Exercise aim
Every record should be written out exactly, please.

3D code data:
◇ ◇ ◇ ◇ ◇

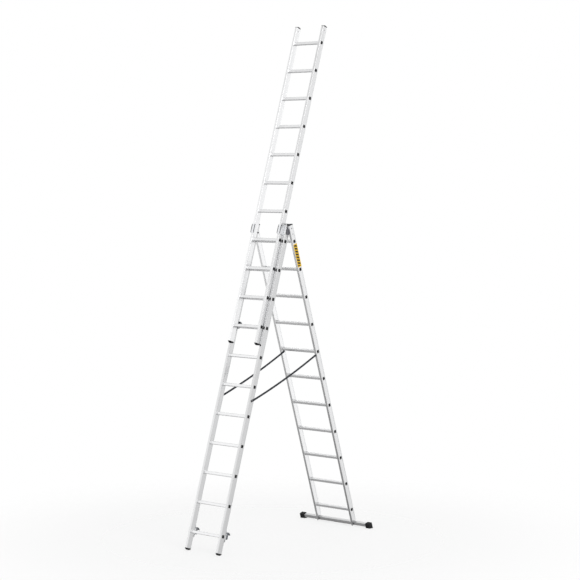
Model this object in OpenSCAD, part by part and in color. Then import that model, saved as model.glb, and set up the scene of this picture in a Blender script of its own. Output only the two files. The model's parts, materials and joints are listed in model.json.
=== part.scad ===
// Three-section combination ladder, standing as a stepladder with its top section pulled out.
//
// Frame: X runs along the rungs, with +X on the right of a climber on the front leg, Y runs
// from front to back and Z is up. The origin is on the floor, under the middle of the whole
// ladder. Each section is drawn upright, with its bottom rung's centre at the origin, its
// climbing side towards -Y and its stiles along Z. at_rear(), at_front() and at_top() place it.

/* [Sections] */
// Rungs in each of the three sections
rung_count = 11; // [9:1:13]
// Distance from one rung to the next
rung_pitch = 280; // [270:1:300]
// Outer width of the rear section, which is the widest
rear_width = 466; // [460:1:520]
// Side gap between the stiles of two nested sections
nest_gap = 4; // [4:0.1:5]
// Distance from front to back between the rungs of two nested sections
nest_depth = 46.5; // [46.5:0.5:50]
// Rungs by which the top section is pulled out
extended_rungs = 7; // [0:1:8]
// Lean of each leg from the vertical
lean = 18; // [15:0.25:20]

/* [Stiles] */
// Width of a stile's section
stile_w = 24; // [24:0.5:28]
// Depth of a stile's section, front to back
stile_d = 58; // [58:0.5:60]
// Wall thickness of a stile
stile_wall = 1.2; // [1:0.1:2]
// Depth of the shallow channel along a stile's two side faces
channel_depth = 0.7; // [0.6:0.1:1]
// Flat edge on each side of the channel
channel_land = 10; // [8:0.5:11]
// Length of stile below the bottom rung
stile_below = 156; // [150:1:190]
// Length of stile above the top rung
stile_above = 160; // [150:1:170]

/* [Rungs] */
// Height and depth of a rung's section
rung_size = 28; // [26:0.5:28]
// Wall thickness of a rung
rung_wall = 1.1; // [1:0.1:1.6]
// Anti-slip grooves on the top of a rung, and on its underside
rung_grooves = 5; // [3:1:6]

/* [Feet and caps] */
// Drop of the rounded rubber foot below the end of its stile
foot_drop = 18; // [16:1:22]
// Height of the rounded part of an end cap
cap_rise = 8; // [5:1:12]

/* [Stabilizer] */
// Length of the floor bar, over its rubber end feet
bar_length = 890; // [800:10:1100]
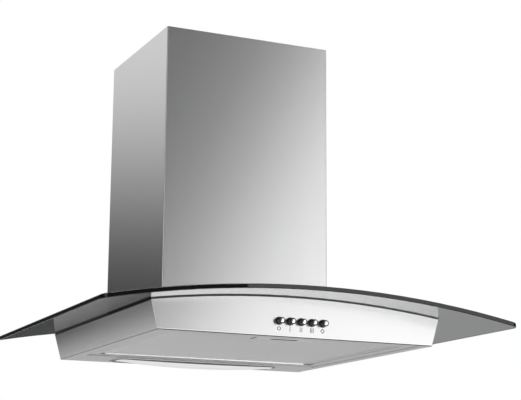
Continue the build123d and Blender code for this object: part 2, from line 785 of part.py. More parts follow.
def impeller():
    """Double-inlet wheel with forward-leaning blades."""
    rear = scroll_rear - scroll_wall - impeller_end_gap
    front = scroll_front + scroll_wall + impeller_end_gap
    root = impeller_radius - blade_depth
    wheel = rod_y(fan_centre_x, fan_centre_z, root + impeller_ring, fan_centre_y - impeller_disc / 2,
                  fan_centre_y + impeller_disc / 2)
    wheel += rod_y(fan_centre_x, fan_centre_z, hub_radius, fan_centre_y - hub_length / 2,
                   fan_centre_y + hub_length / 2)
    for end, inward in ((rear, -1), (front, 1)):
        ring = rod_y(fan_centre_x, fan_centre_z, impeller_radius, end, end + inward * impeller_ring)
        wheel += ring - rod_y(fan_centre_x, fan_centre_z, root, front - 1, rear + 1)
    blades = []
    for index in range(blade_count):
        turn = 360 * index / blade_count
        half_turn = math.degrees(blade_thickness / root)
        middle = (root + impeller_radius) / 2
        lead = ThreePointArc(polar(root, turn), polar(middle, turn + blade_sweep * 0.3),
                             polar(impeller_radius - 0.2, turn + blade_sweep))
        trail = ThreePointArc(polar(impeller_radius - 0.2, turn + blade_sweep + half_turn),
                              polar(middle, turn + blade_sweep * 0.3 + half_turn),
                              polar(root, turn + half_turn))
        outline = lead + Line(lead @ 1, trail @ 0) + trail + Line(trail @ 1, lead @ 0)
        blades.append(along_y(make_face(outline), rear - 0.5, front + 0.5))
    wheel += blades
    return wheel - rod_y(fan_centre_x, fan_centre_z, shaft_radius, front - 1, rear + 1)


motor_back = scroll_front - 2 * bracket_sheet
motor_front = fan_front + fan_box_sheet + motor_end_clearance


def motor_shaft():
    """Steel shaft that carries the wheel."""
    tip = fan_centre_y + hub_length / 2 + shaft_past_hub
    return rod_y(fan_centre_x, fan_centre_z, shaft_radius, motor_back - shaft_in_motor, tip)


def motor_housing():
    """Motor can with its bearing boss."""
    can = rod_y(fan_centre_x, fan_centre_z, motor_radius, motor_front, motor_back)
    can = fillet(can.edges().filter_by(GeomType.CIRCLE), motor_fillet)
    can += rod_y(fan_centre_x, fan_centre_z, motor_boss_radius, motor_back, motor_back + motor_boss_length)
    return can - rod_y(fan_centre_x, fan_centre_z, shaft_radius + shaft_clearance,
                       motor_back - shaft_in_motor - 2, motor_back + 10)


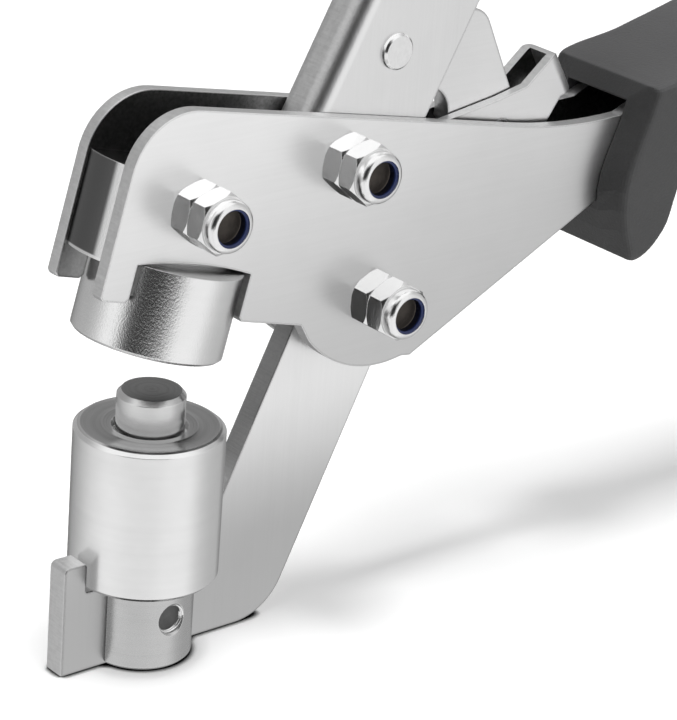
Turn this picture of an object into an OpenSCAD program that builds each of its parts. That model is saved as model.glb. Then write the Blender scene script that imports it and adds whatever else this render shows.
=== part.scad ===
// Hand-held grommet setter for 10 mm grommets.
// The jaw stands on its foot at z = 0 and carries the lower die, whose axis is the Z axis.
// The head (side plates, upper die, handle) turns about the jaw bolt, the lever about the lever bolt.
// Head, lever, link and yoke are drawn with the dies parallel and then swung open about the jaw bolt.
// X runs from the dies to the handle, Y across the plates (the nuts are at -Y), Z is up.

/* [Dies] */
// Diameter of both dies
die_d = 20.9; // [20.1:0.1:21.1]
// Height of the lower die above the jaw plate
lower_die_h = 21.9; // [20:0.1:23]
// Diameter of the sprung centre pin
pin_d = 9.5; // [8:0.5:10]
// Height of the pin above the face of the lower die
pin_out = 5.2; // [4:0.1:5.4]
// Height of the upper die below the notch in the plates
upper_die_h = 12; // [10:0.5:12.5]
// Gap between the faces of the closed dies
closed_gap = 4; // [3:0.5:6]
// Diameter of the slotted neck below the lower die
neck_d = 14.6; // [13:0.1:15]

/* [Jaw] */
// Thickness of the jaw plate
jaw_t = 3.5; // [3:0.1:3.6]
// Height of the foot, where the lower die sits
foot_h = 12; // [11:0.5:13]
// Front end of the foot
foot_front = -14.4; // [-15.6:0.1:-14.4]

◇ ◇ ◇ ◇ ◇

Written reply
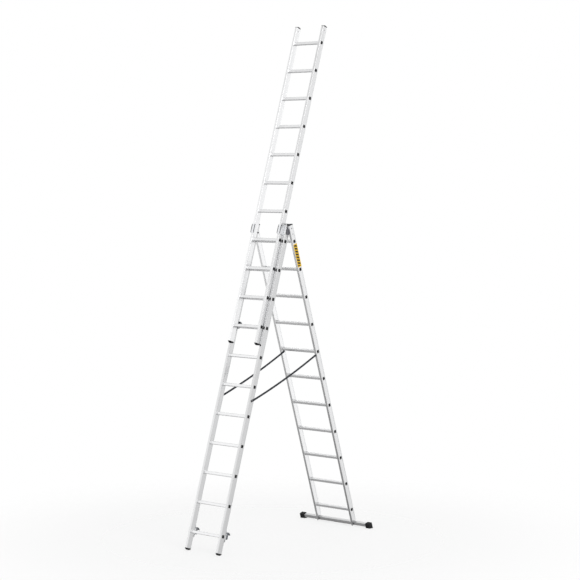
Model this object in OpenSCAD, part by part and in color. Then import that model, saved as model.glb, and set up the scene of this picture in a Blender script of its own. Output only the two files. The model's parts, materials and joints are listed in model.json.
=== part.scad ===
// Three-section combination ladder, standing as a stepladder with its top section pulled out.
//
// Frame: X runs along the rungs, with +X on the right of a climber on the front leg, Y runs
// from front to back and Z is up. The origin is on the floor, under the middle of the whole
// ladder. Each section is drawn upright, with its bottom rung's centre at the origin, its
// climbing side towards -Y and its stiles along Z. at_rear(), at_front() and at_top() place it.

/* [Sections] */
// Rungs in each of the three sections
rung_count = 11; // [9:1:13]
// Distance from one rung to the next
rung_pitch = 280; // [270:1:300]
// Outer width of the rear section, which is the widest
rear_width = 466; // [460:1:520]
// Side gap between the stiles of two nested sections
nest_gap = 4; // [4:0.1:5]
// Distance from front to back between the rungs of two nested sections
nest_depth = 46.5; // [46.5:0.5:50]
// Rungs by which the top section is pulled out
extended_rungs = 7; // [0:1:8]
// Lean of each leg from the vertical
lean = 18; // [15:0.25:20]

/* [Stiles] */
// Width of a stile's section
stile_w = 24; // [24:0.5:28]
// Depth of a stile's section, front to back
stile_d = 58; // [58:0.5:60]
// Wall thickness of a stile
stile_wall = 1.2; // [1:0.1:2]
// Depth of the shallow channel along a stile's two side faces
channel_depth = 0.7; // [0.6:0.1:1]
// Flat edge on each side of the channel
channel_land = 10; // [8:0.5:11]
// Length of stile below the bottom rung
stile_below = 156; // [150:1:190]
// Length of stile above the top rung
stile_above = 160; // [150:1:170]

/* [Rungs] */
// Height and depth of a rung's section
rung_size = 28; // [26:0.5:28]
// Wall thickness of a rung
rung_wall = 1.1; // [1:0.1:1.6]
// Anti-slip grooves on the top of a rung, and on its underside
rung_grooves = 5; // [3:1:6]

/* [Feet and caps] */
// Drop of the rounded rubber foot below the end of its stile
foot_drop = 18; // [16:1:22]
// Height of the rounded part of an end cap
cap_rise = 8; // [5:1:12]

/* [Stabilizer] */
// Length of the floor bar, over its rubber end feet
bar_length = 890; // [800:10:1100]
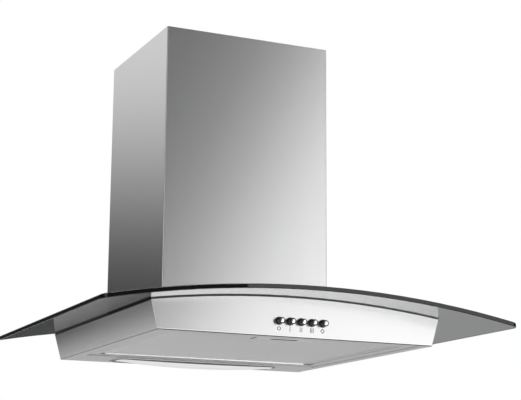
Continue the build123d and Blender code for this object: part 2, from line 785 of part.py. More parts follow.
def impeller():
    """Double-inlet wheel with forward-leaning blades."""
    rear = scroll_rear - scroll_wall - impeller_end_gap
    front = scroll_front + scroll_wall + impeller_end_gap
    root = impeller_radius - blade_depth
    wheel = rod_y(fan_centre_x, fan_centre_z, root + impeller_ring, fan_centre_y - impeller_disc / 2,
                  fan_centre_y + impeller_disc / 2)
    wheel += rod_y(fan_centre_x, fan_centre_z, hub_radius, fan_centre_y - hub_length / 2,
                   fan_centre_y + hub_length / 2)
    for end, inward in ((rear, -1), (front, 1)):
        ring = rod_y(fan_centre_x, fan_centre_z, impeller_radius, end, end + inward * impeller_ring)
        wheel += ring - rod_y(fan_centre_x, fan_centre_z, root, front - 1, rear + 1)
    blades = []
    for index in range(blade_count):
        turn = 360 * index / blade_count
        half_turn = math.degrees(blade_thickness / root)
        middle = (root + impeller_radius) / 2
        lead = ThreePointArc(polar(root, turn), polar(middle, turn + blade_sweep * 0.3),
                             polar(impeller_radius - 0.2, turn + blade_sweep))
        trail = ThreePointArc(polar(impeller_radius - 0.2, turn + blade_sweep + half_turn),
                              polar(middle, turn + blade_sweep * 0.3 + half_turn),
                              polar(root, turn + half_turn))
        outline = lead + Line(lead @ 1, trail @ 0) + trail + Line(trail @ 1, lead @ 0)
        blades.append(along_y(make_face(outline), rear - 0.5, front + 0.5))
    wheel += blades
    return wheel - rod_y(fan_centre_x, fan_centre_z, shaft_radius, front - 1, rear + 1)


motor_back = scroll_front - 2 * bracket_sheet
motor_front = fan_front + fan_box_sheet + motor_end_clearance


def motor_shaft():
    """Steel shaft that carries the wheel."""
    tip = fan_centre_y + hub_length / 2 + shaft_past_hub
    return rod_y(fan_centre_x, fan_centre_z, shaft_radius, motor_back - shaft_in_motor, tip)


def motor_housing():
    """Motor can with its bearing boss."""
    can = rod_y(fan_centre_x, fan_centre_z, motor_radius, motor_front, motor_back)
    can = fillet(can.edges().filter_by(GeomType.CIRCLE), motor_fillet)
    can += rod_y(fan_centre_x, fan_centre_z, motor_boss_radius, motor_back, motor_back + motor_boss_length)
    return can - rod_y(fan_centre_x, fan_centre_z, shaft_radius + shaft_clearance,
                       motor_back - shaft_in_motor - 2, motor_back + 10)


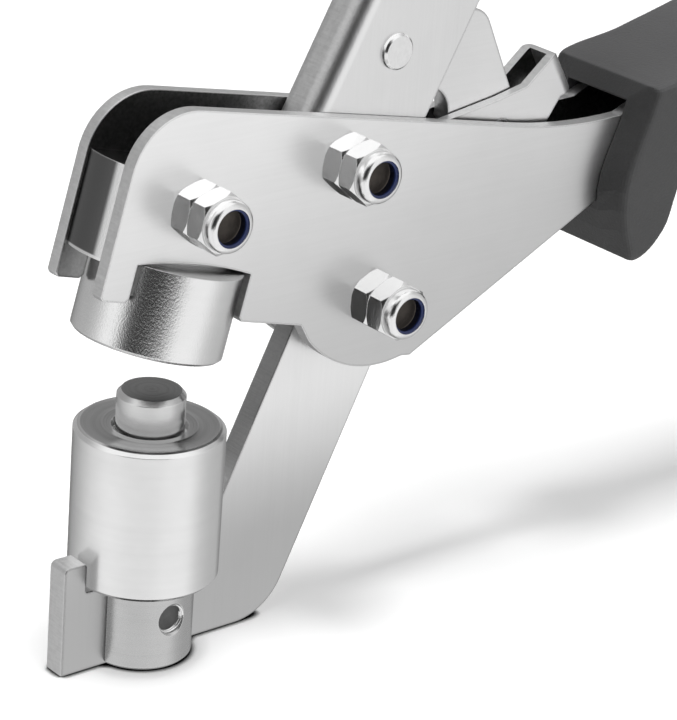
Turn this picture of an object into an OpenSCAD program that builds each of its parts. That model is saved as model.glb. Then write the Blender scene script that imports it and adds whatever else this render shows.
=== part.scad ===
// Hand-held grommet setter for 10 mm grommets.
// The jaw stands on its foot at z = 0 and carries the lower die, whose axis is the Z axis.
// The head (side plates, upper die, handle) turns about the jaw bolt, the lever about the lever bolt.
// Head, lever, link and yoke are drawn with the dies parallel and then swung open about the jaw bolt.
// X runs from the dies to the handle, Y across the plates (the nuts are at -Y), Z is up.

/* [Dies] */
// Diameter of both dies
die_d = 20.9; // [20.1:0.1:21.1]
// Height of the lower die above the jaw plate
lower_die_h = 21.9; // [20:0.1:23]
// Diameter of the sprung centre pin
pin_d = 9.5; // [8:0.5:10]
// Height of the pin above the face of the lower die
pin_out = 5.2; // [4:0.1:5.4]
// Height of the upper die below the notch in the plates
upper_die_h = 12; // [10:0.5:12.5]
// Gap between the faces of the closed dies
closed_gap = 4; // [3:0.5:6]
// Diameter of the slotted neck below the lower die
neck_d = 14.6; // [13:0.1:15]

/* [Jaw] */
// Thickness of the jaw plate
jaw_t = 3.5; // [3:0.1:3.6]
// Height of the foot, where the lower die sits
foot_h = 12; // [11:0.5:13]
// Front end of the foot
foot_front = -14.4; // [-15.6:0.1:-14.4]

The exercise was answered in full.